* START Extracted entries *
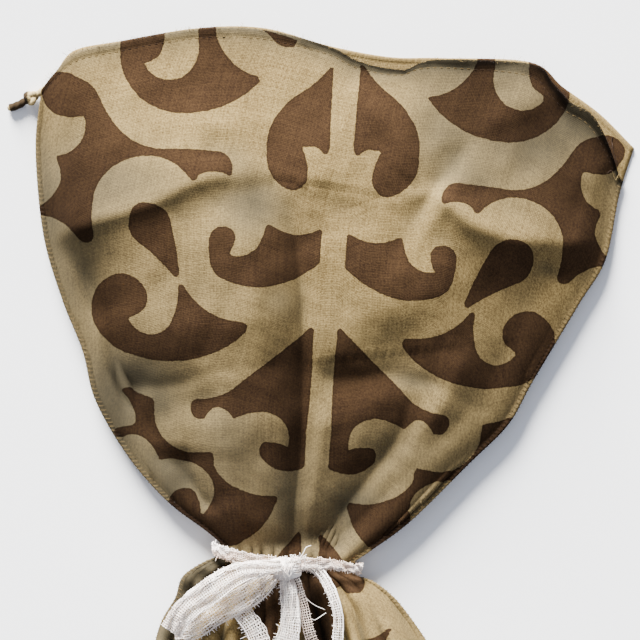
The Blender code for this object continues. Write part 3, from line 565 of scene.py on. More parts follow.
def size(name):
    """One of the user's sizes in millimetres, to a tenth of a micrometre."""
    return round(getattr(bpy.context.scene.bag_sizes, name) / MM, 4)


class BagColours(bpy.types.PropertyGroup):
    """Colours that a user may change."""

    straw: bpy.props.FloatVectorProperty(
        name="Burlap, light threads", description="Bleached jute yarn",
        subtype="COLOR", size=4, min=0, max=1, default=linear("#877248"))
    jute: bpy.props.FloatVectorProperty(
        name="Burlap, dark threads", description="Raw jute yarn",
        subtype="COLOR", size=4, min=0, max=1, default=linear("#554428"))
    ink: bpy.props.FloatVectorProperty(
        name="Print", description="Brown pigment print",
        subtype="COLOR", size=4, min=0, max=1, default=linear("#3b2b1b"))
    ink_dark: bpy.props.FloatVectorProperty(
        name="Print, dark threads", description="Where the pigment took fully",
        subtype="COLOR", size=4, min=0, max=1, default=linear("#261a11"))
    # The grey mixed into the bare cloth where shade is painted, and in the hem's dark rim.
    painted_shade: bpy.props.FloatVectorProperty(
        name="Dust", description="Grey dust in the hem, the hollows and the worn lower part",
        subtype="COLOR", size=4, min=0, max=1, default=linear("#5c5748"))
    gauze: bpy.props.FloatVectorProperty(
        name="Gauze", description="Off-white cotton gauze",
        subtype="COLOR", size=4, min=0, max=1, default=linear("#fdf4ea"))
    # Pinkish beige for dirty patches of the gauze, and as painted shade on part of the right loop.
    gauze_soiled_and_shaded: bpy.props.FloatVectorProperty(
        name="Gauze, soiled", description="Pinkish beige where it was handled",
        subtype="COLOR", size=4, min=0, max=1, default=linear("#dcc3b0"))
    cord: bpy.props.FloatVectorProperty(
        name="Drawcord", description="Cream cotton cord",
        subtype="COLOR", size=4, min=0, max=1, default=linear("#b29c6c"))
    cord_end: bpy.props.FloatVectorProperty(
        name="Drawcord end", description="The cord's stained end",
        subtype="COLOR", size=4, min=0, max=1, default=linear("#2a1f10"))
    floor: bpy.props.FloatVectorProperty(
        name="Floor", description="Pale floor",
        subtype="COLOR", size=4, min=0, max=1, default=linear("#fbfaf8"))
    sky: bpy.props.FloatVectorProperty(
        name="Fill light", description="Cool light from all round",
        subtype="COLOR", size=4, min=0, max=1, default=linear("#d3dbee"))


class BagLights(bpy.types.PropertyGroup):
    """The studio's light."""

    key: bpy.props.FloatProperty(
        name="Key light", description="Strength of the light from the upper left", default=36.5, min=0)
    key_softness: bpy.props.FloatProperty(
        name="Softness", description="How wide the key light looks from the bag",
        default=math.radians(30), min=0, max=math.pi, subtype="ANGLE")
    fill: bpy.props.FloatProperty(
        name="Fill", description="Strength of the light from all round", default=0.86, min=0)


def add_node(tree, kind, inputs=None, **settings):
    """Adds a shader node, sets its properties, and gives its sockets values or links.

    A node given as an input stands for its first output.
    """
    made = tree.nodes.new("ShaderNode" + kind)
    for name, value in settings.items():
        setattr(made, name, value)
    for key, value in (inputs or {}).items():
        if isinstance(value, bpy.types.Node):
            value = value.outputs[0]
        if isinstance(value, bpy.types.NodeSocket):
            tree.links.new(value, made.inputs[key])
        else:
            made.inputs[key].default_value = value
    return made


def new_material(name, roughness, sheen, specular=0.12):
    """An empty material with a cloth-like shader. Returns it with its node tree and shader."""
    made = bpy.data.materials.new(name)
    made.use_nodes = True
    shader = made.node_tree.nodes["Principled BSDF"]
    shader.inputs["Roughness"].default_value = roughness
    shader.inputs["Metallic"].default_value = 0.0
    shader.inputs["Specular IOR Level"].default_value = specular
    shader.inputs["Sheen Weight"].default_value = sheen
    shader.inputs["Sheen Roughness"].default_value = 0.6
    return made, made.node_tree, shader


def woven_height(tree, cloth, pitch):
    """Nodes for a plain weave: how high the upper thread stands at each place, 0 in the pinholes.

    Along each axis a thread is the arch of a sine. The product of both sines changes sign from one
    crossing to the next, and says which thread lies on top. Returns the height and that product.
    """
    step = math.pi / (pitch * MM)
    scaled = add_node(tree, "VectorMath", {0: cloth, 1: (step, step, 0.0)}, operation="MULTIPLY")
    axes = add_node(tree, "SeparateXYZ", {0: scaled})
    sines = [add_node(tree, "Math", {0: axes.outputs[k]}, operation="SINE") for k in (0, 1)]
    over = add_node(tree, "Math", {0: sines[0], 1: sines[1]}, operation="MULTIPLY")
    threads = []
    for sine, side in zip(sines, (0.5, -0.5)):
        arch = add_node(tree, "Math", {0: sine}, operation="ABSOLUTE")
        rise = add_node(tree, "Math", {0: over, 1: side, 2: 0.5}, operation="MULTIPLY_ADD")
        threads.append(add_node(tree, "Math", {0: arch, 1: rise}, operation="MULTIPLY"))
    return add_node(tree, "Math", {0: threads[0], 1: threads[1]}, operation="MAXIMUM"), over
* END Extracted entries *
* START Extracted entries *
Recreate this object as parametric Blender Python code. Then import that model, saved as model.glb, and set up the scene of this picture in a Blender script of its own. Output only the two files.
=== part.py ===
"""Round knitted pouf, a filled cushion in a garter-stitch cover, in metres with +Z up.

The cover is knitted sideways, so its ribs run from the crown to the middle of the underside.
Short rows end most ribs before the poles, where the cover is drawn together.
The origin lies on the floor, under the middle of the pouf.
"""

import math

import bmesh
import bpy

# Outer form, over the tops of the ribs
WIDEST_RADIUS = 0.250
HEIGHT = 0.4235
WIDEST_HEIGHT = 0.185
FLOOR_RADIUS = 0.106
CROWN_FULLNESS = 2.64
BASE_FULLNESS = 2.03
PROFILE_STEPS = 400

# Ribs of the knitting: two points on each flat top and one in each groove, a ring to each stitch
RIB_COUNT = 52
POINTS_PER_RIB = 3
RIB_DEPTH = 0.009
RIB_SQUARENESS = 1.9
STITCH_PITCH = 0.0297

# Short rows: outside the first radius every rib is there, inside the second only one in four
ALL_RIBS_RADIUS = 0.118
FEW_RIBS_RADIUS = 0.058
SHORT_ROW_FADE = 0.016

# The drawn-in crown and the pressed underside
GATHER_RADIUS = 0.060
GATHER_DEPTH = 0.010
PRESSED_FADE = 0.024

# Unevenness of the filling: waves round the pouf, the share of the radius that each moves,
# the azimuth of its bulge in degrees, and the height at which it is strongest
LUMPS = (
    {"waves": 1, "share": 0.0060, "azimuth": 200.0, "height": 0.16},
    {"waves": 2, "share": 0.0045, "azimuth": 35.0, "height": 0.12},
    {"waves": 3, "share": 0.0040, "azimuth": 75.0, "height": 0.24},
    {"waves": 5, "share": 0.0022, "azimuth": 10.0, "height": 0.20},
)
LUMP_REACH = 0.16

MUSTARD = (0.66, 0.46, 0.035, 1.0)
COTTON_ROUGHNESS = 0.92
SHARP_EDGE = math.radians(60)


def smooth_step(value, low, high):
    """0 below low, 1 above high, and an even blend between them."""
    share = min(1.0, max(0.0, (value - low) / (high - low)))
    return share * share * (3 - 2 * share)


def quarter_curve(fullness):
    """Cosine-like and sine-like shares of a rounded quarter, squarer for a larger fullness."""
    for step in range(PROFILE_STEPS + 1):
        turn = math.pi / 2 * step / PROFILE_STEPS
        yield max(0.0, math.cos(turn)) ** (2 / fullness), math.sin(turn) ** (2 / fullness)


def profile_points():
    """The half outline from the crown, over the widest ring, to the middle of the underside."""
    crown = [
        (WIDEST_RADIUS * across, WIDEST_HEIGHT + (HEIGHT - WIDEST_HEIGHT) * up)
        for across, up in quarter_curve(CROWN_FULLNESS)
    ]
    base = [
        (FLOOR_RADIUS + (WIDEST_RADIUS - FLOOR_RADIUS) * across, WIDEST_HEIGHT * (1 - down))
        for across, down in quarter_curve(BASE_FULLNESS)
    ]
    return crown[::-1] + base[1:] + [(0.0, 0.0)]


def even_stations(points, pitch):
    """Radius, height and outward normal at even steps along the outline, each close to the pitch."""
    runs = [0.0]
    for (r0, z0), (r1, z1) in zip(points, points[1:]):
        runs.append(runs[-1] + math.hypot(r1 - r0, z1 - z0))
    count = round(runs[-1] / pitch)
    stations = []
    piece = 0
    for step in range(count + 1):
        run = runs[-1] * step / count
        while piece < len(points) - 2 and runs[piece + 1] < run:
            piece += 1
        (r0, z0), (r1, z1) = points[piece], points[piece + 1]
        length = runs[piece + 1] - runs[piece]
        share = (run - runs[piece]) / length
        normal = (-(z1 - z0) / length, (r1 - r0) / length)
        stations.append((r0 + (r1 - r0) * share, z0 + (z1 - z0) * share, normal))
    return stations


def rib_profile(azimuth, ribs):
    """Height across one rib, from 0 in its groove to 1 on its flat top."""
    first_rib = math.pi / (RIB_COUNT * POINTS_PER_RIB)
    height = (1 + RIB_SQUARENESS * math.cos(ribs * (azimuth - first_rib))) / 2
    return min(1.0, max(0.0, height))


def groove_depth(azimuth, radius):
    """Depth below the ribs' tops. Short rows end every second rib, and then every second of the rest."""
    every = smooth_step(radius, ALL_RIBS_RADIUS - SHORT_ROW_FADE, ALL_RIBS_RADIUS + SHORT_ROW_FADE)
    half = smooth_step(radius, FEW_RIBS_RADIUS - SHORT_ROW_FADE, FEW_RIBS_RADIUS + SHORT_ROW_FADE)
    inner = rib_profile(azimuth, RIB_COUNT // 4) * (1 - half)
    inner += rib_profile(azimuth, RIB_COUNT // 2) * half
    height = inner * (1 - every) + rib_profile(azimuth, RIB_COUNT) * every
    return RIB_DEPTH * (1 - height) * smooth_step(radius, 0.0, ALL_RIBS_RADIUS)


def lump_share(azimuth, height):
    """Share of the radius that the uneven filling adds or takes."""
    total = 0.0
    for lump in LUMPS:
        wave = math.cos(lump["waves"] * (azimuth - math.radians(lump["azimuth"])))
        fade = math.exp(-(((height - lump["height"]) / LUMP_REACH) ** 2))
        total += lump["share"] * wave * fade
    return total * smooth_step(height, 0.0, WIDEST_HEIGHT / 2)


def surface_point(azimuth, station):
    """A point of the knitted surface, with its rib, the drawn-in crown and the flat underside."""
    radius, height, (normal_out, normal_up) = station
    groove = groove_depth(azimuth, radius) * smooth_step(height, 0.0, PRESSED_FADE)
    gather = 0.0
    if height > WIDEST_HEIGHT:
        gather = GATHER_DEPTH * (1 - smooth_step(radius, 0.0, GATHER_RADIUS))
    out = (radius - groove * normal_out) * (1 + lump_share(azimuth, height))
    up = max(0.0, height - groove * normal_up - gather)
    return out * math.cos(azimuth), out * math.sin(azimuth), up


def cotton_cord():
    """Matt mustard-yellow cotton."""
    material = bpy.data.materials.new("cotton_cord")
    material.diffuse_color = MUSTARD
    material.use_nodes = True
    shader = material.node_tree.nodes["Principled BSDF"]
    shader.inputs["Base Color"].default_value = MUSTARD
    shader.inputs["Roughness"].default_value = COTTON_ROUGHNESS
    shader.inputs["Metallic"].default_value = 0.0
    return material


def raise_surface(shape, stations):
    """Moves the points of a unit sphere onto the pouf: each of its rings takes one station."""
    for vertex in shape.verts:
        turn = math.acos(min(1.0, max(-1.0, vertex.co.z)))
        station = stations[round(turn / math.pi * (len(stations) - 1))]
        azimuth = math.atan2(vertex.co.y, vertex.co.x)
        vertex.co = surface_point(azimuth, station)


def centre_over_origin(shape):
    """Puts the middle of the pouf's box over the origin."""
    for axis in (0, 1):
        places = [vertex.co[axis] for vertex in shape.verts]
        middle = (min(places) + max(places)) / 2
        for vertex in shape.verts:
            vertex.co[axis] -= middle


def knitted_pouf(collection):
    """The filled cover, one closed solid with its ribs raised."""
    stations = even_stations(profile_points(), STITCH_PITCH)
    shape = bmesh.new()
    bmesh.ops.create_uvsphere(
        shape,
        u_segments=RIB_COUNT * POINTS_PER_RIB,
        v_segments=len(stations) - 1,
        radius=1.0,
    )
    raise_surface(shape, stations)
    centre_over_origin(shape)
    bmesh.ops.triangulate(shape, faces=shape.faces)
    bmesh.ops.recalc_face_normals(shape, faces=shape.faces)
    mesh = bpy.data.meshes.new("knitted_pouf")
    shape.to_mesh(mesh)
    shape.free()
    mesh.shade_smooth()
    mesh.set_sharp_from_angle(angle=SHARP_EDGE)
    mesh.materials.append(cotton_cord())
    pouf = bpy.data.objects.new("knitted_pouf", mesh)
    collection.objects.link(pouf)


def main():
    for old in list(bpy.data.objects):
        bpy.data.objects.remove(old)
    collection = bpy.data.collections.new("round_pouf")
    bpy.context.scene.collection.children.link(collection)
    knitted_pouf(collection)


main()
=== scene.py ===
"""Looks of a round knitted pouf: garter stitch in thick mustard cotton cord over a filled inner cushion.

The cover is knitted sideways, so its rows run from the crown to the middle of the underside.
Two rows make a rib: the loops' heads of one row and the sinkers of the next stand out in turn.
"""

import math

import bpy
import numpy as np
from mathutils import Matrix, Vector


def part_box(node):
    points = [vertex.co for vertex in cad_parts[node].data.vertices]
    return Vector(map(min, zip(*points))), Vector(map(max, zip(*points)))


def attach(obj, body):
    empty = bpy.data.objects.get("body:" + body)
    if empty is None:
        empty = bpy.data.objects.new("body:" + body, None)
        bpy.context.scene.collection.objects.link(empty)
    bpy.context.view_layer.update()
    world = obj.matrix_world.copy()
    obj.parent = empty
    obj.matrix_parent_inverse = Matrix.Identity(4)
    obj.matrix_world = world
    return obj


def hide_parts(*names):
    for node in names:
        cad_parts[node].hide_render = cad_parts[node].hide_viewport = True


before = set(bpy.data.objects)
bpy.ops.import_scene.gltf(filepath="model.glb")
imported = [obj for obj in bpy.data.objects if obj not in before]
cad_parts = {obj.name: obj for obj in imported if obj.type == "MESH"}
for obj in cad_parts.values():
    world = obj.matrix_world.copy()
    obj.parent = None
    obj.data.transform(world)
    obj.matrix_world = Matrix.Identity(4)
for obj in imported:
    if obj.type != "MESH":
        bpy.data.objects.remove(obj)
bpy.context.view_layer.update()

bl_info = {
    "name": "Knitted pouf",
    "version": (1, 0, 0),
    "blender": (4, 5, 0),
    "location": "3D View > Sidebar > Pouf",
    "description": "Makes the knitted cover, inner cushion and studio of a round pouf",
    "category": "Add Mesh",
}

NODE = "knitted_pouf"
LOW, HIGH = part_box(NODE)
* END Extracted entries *
* START Extracted entries *
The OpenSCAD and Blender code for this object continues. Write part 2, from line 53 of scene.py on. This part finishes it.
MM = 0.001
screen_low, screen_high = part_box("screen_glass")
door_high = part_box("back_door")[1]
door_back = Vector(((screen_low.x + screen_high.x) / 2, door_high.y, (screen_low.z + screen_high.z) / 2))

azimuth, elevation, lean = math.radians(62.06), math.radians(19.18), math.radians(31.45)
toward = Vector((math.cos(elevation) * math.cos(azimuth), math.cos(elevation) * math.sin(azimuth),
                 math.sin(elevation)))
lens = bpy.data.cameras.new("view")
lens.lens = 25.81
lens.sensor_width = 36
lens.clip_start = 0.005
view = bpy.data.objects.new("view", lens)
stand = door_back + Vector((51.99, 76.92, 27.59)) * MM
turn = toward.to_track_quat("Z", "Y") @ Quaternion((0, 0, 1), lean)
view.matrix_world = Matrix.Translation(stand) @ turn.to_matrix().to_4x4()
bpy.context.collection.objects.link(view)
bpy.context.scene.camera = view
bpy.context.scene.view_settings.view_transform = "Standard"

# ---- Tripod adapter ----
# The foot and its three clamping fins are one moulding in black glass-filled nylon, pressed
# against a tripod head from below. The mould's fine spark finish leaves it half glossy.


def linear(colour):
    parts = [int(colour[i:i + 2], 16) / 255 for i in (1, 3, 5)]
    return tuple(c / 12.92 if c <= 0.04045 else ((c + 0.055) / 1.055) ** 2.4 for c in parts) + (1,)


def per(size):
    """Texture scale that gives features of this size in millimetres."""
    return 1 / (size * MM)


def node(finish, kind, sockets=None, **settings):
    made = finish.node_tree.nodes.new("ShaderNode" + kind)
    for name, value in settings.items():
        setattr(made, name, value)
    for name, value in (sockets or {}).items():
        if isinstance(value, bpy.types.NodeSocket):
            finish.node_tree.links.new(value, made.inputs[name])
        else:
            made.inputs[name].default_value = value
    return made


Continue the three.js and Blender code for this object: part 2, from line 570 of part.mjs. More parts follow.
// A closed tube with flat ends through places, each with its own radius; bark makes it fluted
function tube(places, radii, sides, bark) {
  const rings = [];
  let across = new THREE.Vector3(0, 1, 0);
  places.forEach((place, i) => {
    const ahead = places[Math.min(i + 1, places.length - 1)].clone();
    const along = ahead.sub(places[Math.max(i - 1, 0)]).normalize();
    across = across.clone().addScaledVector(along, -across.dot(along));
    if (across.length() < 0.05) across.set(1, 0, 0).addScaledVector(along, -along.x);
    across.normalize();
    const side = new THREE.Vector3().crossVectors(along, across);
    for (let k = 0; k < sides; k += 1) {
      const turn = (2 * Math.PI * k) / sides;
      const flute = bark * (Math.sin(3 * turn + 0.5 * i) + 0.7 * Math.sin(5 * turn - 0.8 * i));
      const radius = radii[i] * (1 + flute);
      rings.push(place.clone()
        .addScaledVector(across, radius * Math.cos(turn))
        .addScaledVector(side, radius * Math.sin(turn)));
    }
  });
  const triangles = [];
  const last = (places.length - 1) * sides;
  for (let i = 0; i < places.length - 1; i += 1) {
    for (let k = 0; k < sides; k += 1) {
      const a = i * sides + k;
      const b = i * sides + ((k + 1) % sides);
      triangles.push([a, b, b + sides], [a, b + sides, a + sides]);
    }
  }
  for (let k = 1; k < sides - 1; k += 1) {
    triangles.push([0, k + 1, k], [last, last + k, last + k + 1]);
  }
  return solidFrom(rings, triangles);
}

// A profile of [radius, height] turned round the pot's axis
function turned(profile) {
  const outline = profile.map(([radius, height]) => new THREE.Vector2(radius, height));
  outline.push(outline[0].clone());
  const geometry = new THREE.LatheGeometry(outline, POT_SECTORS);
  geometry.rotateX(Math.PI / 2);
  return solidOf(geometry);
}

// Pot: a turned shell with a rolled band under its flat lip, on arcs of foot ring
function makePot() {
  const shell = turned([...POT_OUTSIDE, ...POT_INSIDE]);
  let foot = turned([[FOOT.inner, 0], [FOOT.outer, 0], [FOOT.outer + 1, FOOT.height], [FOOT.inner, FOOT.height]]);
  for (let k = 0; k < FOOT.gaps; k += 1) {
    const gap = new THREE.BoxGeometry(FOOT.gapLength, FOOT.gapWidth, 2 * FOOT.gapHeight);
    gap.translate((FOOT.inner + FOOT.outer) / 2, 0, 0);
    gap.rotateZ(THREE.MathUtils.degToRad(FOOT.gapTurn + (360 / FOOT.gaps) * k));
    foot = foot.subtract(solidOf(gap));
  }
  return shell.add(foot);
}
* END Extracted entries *
## What is needed:
Above this instruction are the records; retype exactly the lines from the one containing "bmesh.ops.recalc_face_normals(shape, faces=shape.faces)" up to and including the one containing "obj.matrix_world = Matrix.Identity(4)".

## Correct answer:
    bmesh.ops.recalc_face_normals(shape, faces=shape.faces)
    mesh = bpy.data.meshes.new("knitted_pouf")
    shape.to_mesh(mesh)
    shape.free()
    mesh.shade_smooth()
    mesh.set_sharp_from_angle(angle=SHARP_EDGE)
    mesh.materials.append(cotton_cord())
    pouf = bpy.data.objects.new("knitted_pouf", mesh)
    collection.objects.link(pouf)


def main():
    for old in list(bpy.data.objects):
        bpy.data.objects.remove(old)
    collection = bpy.data.collections.new("round_pouf")
    bpy.context.scene.collection.children.link(collection)
    knitted_pouf(collection)


main()
=== scene.py ===
"""Looks of a round knitted pouf: garter stitch in thick mustard cotton cord over a filled inner cushion.

The cover is knitted sideways, so its rows run from the crown to the middle of the underside.
Two rows make a rib: the loops' heads of one row and the sinkers of the next stand out in turn.
"""

import math

import bpy
import numpy as np
from mathutils import Matrix, Vector


def part_box(node):
    points = [vertex.co for vertex in cad_parts[node].data.vertices]
    return Vector(map(min, zip(*points))), Vector(map(max, zip(*points)))


def attach(obj, body):
    empty = bpy.data.objects.get("body:" + body)
    if empty is None:
        empty = bpy.data.objects.new("body:" + body, None)
        bpy.context.scene.collection.objects.link(empty)
    bpy.context.view_layer.update()
    world = obj.matrix_world.copy()
    obj.parent = empty
    obj.matrix_parent_inverse = Matrix.Identity(4)
    obj.matrix_world = world
    return obj


def hide_parts(*names):
    for node in names:
        cad_parts[node].hide_render = cad_parts[node].hide_viewport = True


before = set(bpy.data.objects)
bpy.ops.import_scene.gltf(filepath="model.glb")
imported = [obj for obj in bpy.data.objects if obj not in before]
cad_parts = {obj.name: obj for obj in imported if obj.type == "MESH"}
for obj in cad_parts.values():
    world = obj.matrix_world.copy()
    obj.parent = None
    obj.data.transform(world)
    obj.matrix_world = Matrix.Identity(4)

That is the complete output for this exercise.